2018 – Festival welcome new race
During this year, the race formerly known as the Weatherbys Hamilton Novices’ Handicap became the Dawn Homes Novices’ Championship Handicap Chase. Although there was no change in class and the distance remained virtually the same, this was a distinctly different contest. For one, the Novices’ Championship Handicap featured a prize pot of £100,000, four times the amount of the previous contest. In doing so it became the third, six-figure contest of the Scottish Grand National Festival.

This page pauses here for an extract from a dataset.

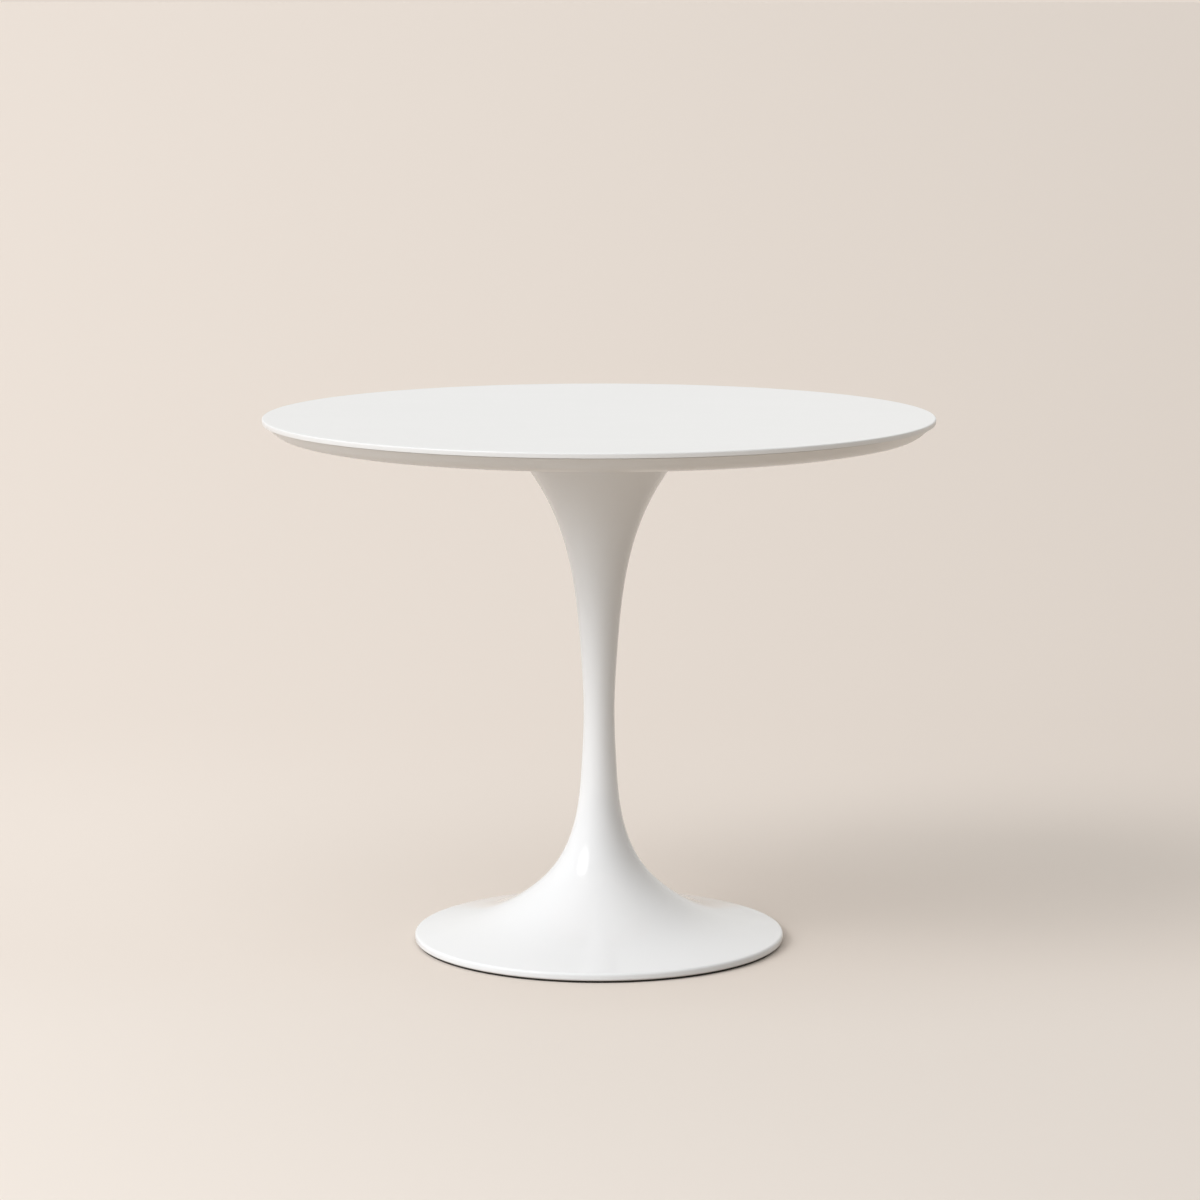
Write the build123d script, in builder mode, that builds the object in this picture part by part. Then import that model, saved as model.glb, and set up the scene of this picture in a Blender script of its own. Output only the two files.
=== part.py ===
from build123d import *
import os
from math import cos, pi

# Round pedestal table. Millimetres, +Z up, origin at the centre of the floor ring's underside.
# A white lacquered disc top stands on one cast trumpet-shaped pedestal. A threaded rod inside the
# stem pulls the pedestal up against the top, an iron ring weights the foot, and four small
# levelling glides can be wound down inside the floor ring.

# ---- driving dimensions ----
TABLE_HEIGHT = 729.0
TOP_RADIUS = 457.0
TOP_THICKNESS = 30.5
FOOT_RADIUS = 254.8
FOOT_UNDERSIDE = 3.0  # height of the casting's lower face, standing on the rubber ring

# ---- tabletop edge: an upright lip, a shadow gap, then an underside bevel in two slopes ----
LIP_HEIGHT = 7.0
LIP_DRAFT = 0.4
LIP_ROUND = 2.0
LIP_OVERHANG = 3.6
GAP_HEIGHT = 0.8
GAP_DEPTH = 2.0
KNEE_RADIUS = 434.8
KNEE_DROP = 24.2
FLAT_RADIUS = 403.5
BEVEL_BLEND = 45.0

UNDERSIDE = TABLE_HEIGHT - TOP_THICKNESS
BEVEL_RADIUS = TOP_RADIUS - LIP_DRAFT - LIP_OVERHANG

# ---- pedestal: outer skin and core, as (radius, height) from the top rim to the foot ----
# The core follows the skin about 7 mm inside it, which is the casting's wall.
GASKET = 1.5
RIM_TOP = UNDERSIDE - GASKET
FLARE_RADIUS = 127.5
RIM_LAND = 8.0
GASKET_INNER = 120.0
GASKET_OUTER = 127.0
OUTER_SKIN = [
    (FLARE_RADIUS, RIM_TOP),
    (95.3, 655.0),
    (63.9, 600.0),
    (35.2, 500.0),
    (24.8, 400.0),
    (21.3, 322.0),
    (23.9, 250.0),
    (35.8, 160.0),
    (61.6, 105.0),
    (98.4, 68.7),
    (151.5, 38.3),
    (210.0, 21.6),
    (FOOT_RADIUS, 12.8),
]
UPPER_CORE = [
    (FLARE_RADIUS - RIM_LAND, RIM_TOP),
    (89.3, 658.8),
    (57.5, 603.0),
    (28.3, 501.0),
    (17.8, 400.0),
    (14.3, 322.0),
    (16.9, 250.0),
    (26.8, 166.0),
]
WEB_TOP = 166.0
WEB_UNDERSIDE = 152.0
FOOT_CORE = [
    (29.1, WEB_UNDERSIDE),
    (55.6, 101.0),
    (93.7, 63.0),
    (149.0, 31.5),
    (184.0, 20.0),
]
FOOT_CORE_RADIUS = 184.0
RIM_ROUND = 4.0
RIM_FOOT_ROUND = 3.0

# ---- floor ring ----
RING_OUTER = 251.0
RING_INNER = 238.0
TONGUE_INNER = 242.0
TONGUE_OUTER = 247.0
TONGUE_HEIGHT = 4.0
RING_EDGE_ROUND = 0.8

# ---- mounting plate, its screws and inserts ----
PLATE_RADIUS = 110.0
PLATE_THICKNESS = 6.0
PLATE_EDGE_ROUND = 1.0
COUNTERSINK_ANGLE = 45.0
PLATE_SCREWS = 8
PLATE_SCREW_CIRCLE = 88.0
SPIGOT_RADIUS = 13.0
HUB_RADIUS = 19.0
HUB_LENGTH = 30.0
HUB_CHAMFER = 1.5
M6_RADIUS = 3.0
M6_HEAD_RADIUS = 6.0
M6_HEAD_HEIGHT = 3.0
M6_LENGTH = 20.0
INSERT_RADIUS = 5.0
INSERT_LENGTH = 15.0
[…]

Additionally, to feature in this contest, horses needed to have finished in the top eight during a qualifying race earlier on in the season. Backed by the BHA’s development fund, this newly formatted finale attracted plenty of interest with 17 runners involved. Victorious on the day was 22/1 outsider Crosshue Boy who made it four wins from his last five starts.
2020 – Entire meeting cancelled
The Ayr Grand National Meeting was one of the first major meetings forced to cancel due to the 2020 suspension of sport. Although some major races from other cancelled meetings ended up being rearranged, none of Ayr’s show-stoppers was so fortunate. The cancellation did at least not come as a shock with the British Horseracing Authority confirming in mid-March that all racing up until the end of April would be suspended.